→ **WHAT IS ASKED**
Extract the listing in its entirety, keeping each line identical to the original.

##### DATA SECTION

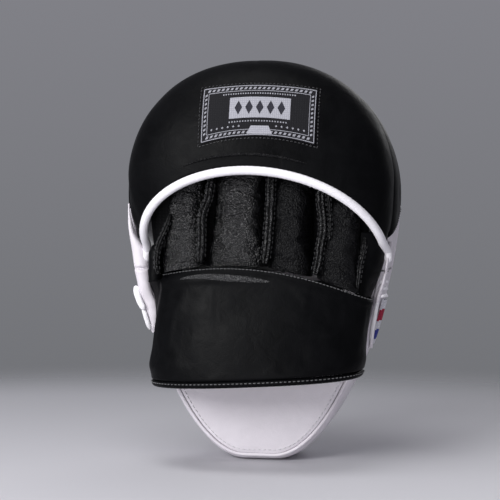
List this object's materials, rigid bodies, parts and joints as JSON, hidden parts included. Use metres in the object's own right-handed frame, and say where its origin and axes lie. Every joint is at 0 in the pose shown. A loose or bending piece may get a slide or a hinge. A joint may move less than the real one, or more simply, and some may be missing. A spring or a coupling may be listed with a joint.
{
  "type": "focus mitt",
  "caption": "Curved leather focus mitt for a right hand, with a padded hood over four finger stalls, a cuff over the knuckles and a white heel.",
  "frame": {"origin": "the middle of the mitt's box, at the lowest point of the heel", "axes": "+Z from the heel to the fingertips, +Y out of the strike face, the hand side faces -Y and the thumb side -X"},
  "size_m": [0.188, 0.123, 0.2753],
  "materials": {
    "black_leather": "satin",
    "grained_leather": "satin",
    "white_leather": "satin",
    "white_binding": "satin",
    "foam": "matte",
    "lining": "matte",
    "label_weave": "matte",
    "tab_weave": "matte"
  },
  "bodies": {
    "palm": {"palm_strike_cover": "white_leather", "palm_shock_foam": "foam", "palm_impact_foam": "foam", "palm_side_gusset": "white_leather", "palm_front_piping": "black_leather", "palm_back_panel": "white_leather", "palm_back_piping": "white_leather", "palm_bed_lining": "lining", "palm_grip_pad": "black_leather", "target_patch": "black_leather", "side_tab": "tab_weave", "thumb_side_fold": "white_leather", "little_side_fold": "white_leather"},
    "fingers": {"finger_strike_cover": "white_leather", "finger_shock_foam": "foam", "finger_impact_foam": "foam", "finger_side_gusset": "white_leather", "finger_front_piping": "black_leather", "finger_back_panel": "lining", "thumb_side_band": "white_leather", "little_side_band": "white_leather", "hood_shell": "black_leather", "hood_padding": "foam", "hood_lining": "lining", "hood_edge_binding": "white_binding", "hood_label": "label_weave", "index_stall": "grained_leather", "middle_stall": "grained_leather", "ring_stall": "grained_leather", "little_stall": "grained_leather", "thumb_stall": "grained_leather", "thumb_index_welt": "black_leather", "index_middle_welt": "black_leather", "middle_ring_welt": "black_leather", "ring_little_welt": "black_leather", "little_side_wall": "grained_leather"},
    "cuff": {"cuff_shell": "black_leather", "cuff_padding": "foam", "cuff_lining": "lining", "cuff_hem_binding": "black_leather"}
  },
  "joints": [
    {"name": "finger_flex", "type": "hinge", "parent": "palm", "child": "fingers", "pos_m": [0, 0.00347, 0.131], "axis": [-1, 0, 0], "range_deg": [0, 7], "stiffness_Nm_per_rad": 6},
    {"name": "cuff_lift", "type": "hinge", "parent": "palm", "child": "cuff", "pos_m": [0, -0.0395, 0.1325], "axis": [-1, 0, 0], "range_deg": [0, 8], "stiffness_Nm_per_rad": 2}
  ]
}
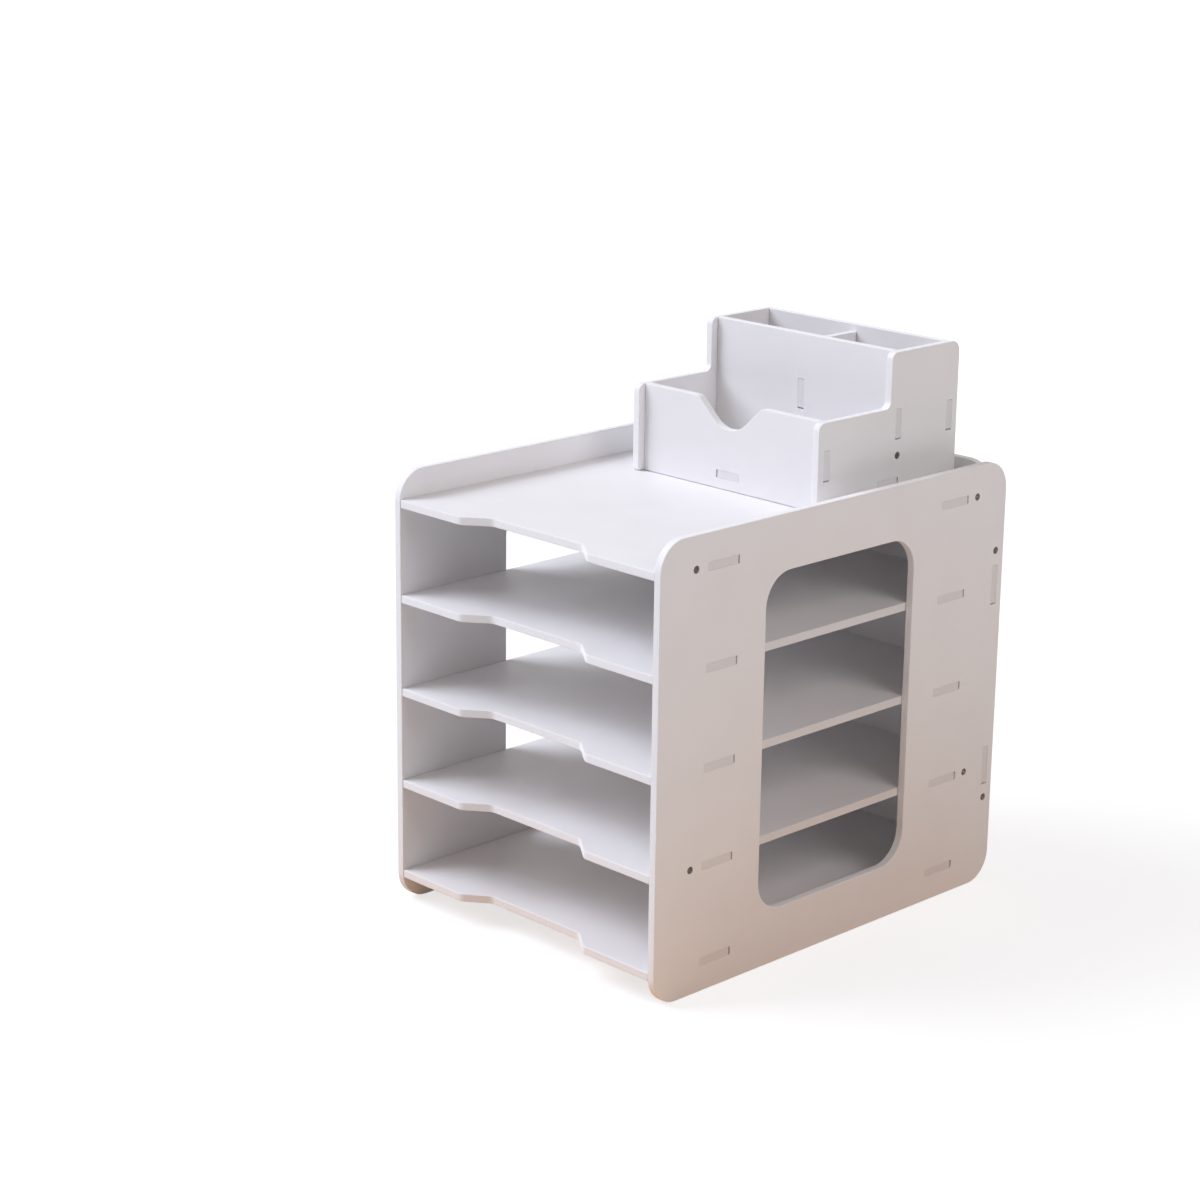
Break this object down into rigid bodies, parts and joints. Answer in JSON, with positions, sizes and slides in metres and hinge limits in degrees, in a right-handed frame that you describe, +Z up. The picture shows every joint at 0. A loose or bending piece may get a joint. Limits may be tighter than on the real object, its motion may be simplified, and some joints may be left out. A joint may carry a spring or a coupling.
{
  "type": "document organizer",
  "caption": "White desk rack of slotted board with open tiers for documents and a stepped pen caddy that lifts off its top plate.",
  "frame": {"origin": "middle of the rack's footprint, on the desk", "axes": "+X to the user's right, +Y from the open front to the back panel, +Z up"},
  "size_m": [0.245, 0.33, 0.3785],
  "materials": {
    "board": "satin white foamed plastic board",
    "screw": "dark plated steel"
  },
  "bodies": {
    "rack": {"rack_side_left": "board", "rack_side_right": "board", "rack_top_plate": "board", "rack_shelf_1": "board", "rack_shelf_2": "board", "rack_shelf_3": "board", "rack_shelf_4": "board", "rack_back_panel": "board", "screw_rack_top_plate_left_front": "screw", "screw_rack_top_plate_left_rear": "screw", "screw_rack_shelf_3_left_front": "screw", "screw_rack_shelf_3_left_rear": "screw", "screw_rack_back_left_upper": "screw", "screw_rack_back_left_lower": "screw", "screw_rack_top_plate_right_front": "screw", "screw_rack_top_plate_right_rear": "screw", "screw_rack_shelf_3_right_front": "screw", "screw_rack_shelf_3_right_rear": "screw", "screw_rack_back_right_upper": "screw", "screw_rack_back_right_lower": "screw"},
    "caddy": {"caddy_side_left": "board", "caddy_side_right": "board", "caddy_front": "board", "caddy_middle": "board", "caddy_back": "board", "caddy_floor": "board", "caddy_divider": "board", "screw_caddy_left": "screw", "screw_caddy_right": "screw"}
  },
  "joints": [
    {"name": "caddy_lift", "type": "slide", "parent": "rack", "child": "caddy", "axis": [0, 0, 1], "range_m": [0, 0.06]}
  ]
}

##########

→ **THE RESPONSE**
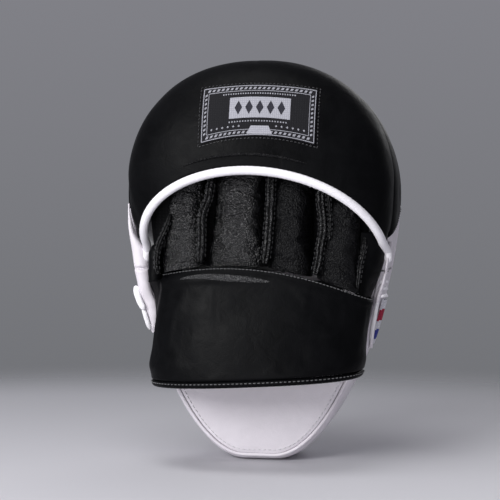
List this object's materials, rigid bodies, parts and joints as JSON, hidden parts included. Use metres in the object's own right-handed frame, and say where its origin and axes lie. Every joint is at 0 in the pose shown. A loose or bending piece may get a slide or a hinge. A joint may move less than the real one, or more simply, and some may be missing. A spring or a coupling may be listed with a joint.
{
  "type": "focus mitt",
  "caption": "Curved leather focus mitt for a right hand, with a padded hood over four finger stalls, a cuff over the knuckles and a white heel.",
  "frame": {"origin": "the middle of the mitt's box, at the lowest point of the heel", "axes": "+Z from the heel to the fingertips, +Y out of the strike face, the hand side faces -Y and the thumb side -X"},
  "size_m": [0.188, 0.123, 0.2753],
  "materials": {
    "black_leather": "satin",
    "grained_leather": "satin",
    "white_leather": "satin",
    "white_binding": "satin",
    "foam": "matte",
    "lining": "matte",
    "label_weave": "matte",
    "tab_weave": "matte"
  },
  "bodies": {
    "palm": {"palm_strike_cover": "white_leather", "palm_shock_foam": "foam", "palm_impact_foam": "foam", "palm_side_gusset": "white_leather", "palm_front_piping": "black_leather", "palm_back_panel": "white_leather", "palm_back_piping": "white_leather", "palm_bed_lining": "lining", "palm_grip_pad": "black_leather", "target_patch": "black_leather", "side_tab": "tab_weave", "thumb_side_fold": "white_leather", "little_side_fold": "white_leather"},
    "fingers": {"finger_strike_cover": "white_leather", "finger_shock_foam": "foam", "finger_impact_foam": "foam", "finger_side_gusset": "white_leather", "finger_front_piping": "black_leather", "finger_back_panel": "lining", "thumb_side_band": "white_leather", "little_side_band": "white_leather", "hood_shell": "black_leather", "hood_padding": "foam", "hood_lining": "lining", "hood_edge_binding": "white_binding", "hood_label": "label_weave", "index_stall": "grained_leather", "middle_stall": "grained_leather", "ring_stall": "grained_leather", "little_stall": "grained_leather", "thumb_stall": "grained_leather", "thumb_index_welt": "black_leather", "index_middle_welt": "black_leather", "middle_ring_welt": "black_leather", "ring_little_welt": "black_leather", "little_side_wall": "grained_leather"},
    "cuff": {"cuff_shell": "black_leather", "cuff_padding": "foam", "cuff_lining": "lining", "cuff_hem_binding": "black_leather"}
  },
  "joints": [
    {"name": "finger_flex", "type": "hinge", "parent": "palm", "child": "fingers", "pos_m": [0, 0.00347, 0.131], "axis": [-1, 0, 0], "range_deg": [0, 7], "stiffness_Nm_per_rad": 6},
    {"name": "cuff_lift", "type": "hinge", "parent": "palm", "child": "cuff", "pos_m": [0, -0.0395, 0.1325], "axis": [-1, 0, 0], "range_deg": [0, 8], "stiffness_Nm_per_rad": 2}
  ]
}
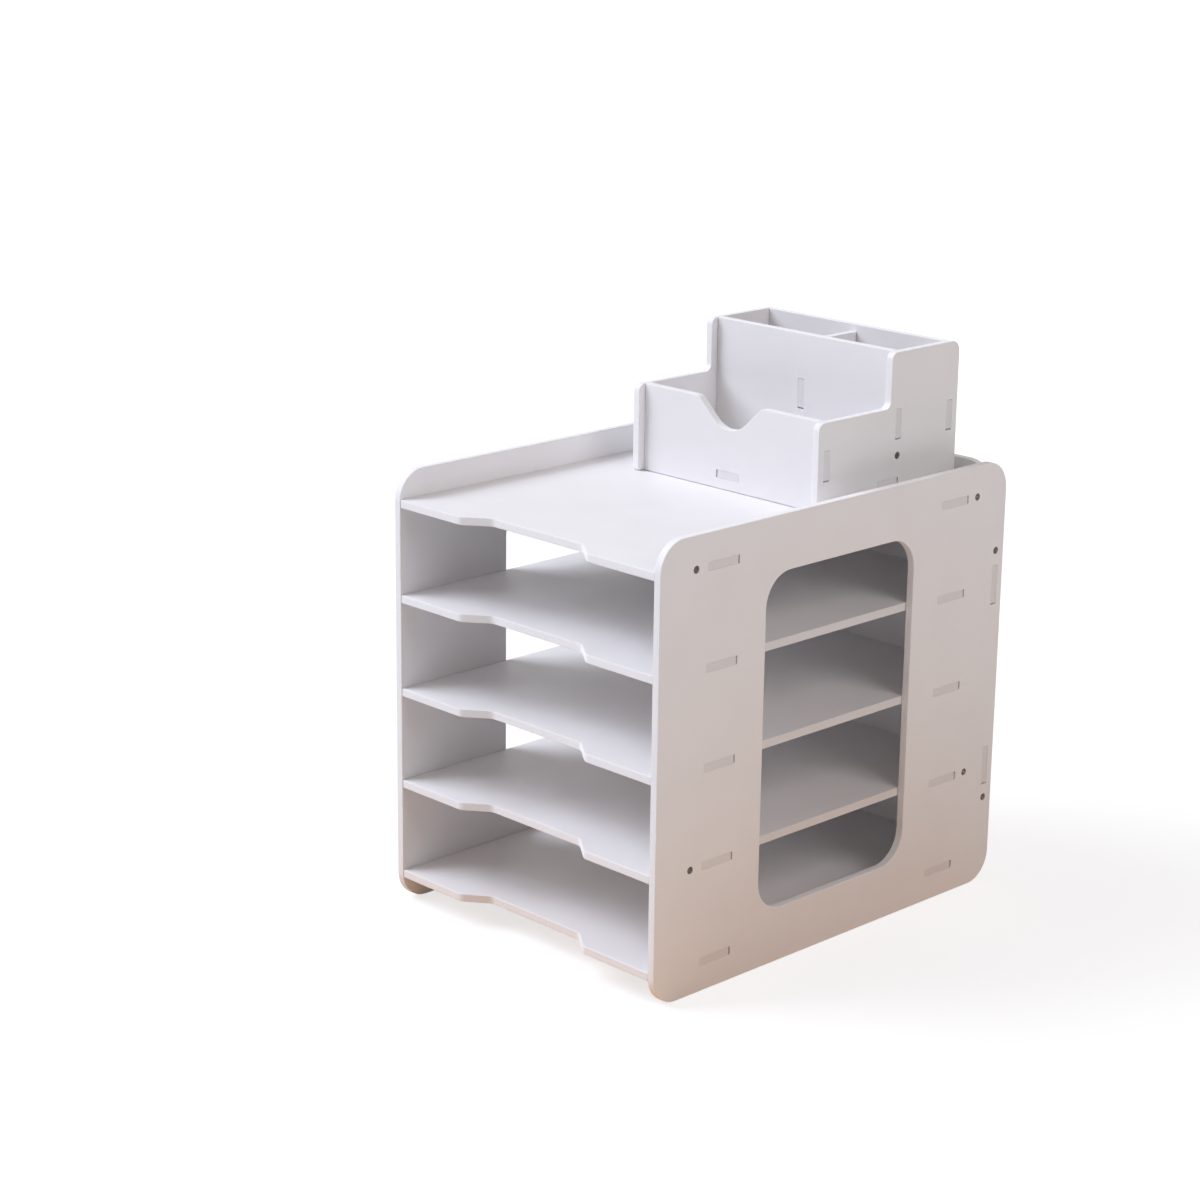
Break this object down into rigid bodies, parts and joints. Answer in JSON, with positions, sizes and slides in metres and hinge limits in degrees, in a right-handed frame that you describe, +Z up. The picture shows every joint at 0. A loose or bending piece may get a joint. Limits may be tighter than on the real object, its motion may be simplified, and some joints may be left out. A joint may carry a spring or a coupling.
{
  "type": "document organizer",
  "caption": "White desk rack of slotted board with open tiers for documents and a stepped pen caddy that lifts off its top plate.",
  "frame": {"origin": "middle of the rack's footprint, on the desk", "axes": "+X to the user's right, +Y from the open front to the back panel, +Z up"},
  "size_m": [0.245, 0.33, 0.3785],
  "materials": {
    "board": "satin white foamed plastic board",
    "screw": "dark plated steel"
  },
  "bodies": {
    "rack": {"rack_side_left": "board", "rack_side_right": "board", "rack_top_plate": "board", "rack_shelf_1": "board", "rack_shelf_2": "board", "rack_shelf_3": "board", "rack_shelf_4": "board", "rack_back_panel": "board", "screw_rack_top_plate_left_front": "screw", "screw_rack_top_plate_left_rear": "screw", "screw_rack_shelf_3_left_front": "screw", "screw_rack_shelf_3_left_rear": "screw", "screw_rack_back_left_upper": "screw", "screw_rack_back_left_lower": "screw", "screw_rack_top_plate_right_front": "screw", "screw_rack_top_plate_right_rear": "screw", "screw_rack_shelf_3_right_front": "screw", "screw_rack_shelf_3_right_rear": "screw", "screw_rack_back_right_upper": "screw", "screw_rack_back_right_lower": "screw"},
    "caddy": {"caddy_side_left": "board", "caddy_side_right": "board", "caddy_front": "board", "caddy_middle": "board", "caddy_back": "board", "caddy_floor": "board", "caddy_divider": "board", "screw_caddy_left": "screw", "screw_caddy_right": "screw"}
  },
  "joints": [
    {"name": "caddy_lift", "type": "slide", "parent": "rack", "child": "caddy", "axis": [0, 0, 1], "range_m": [0, 0.06]}
  ]
}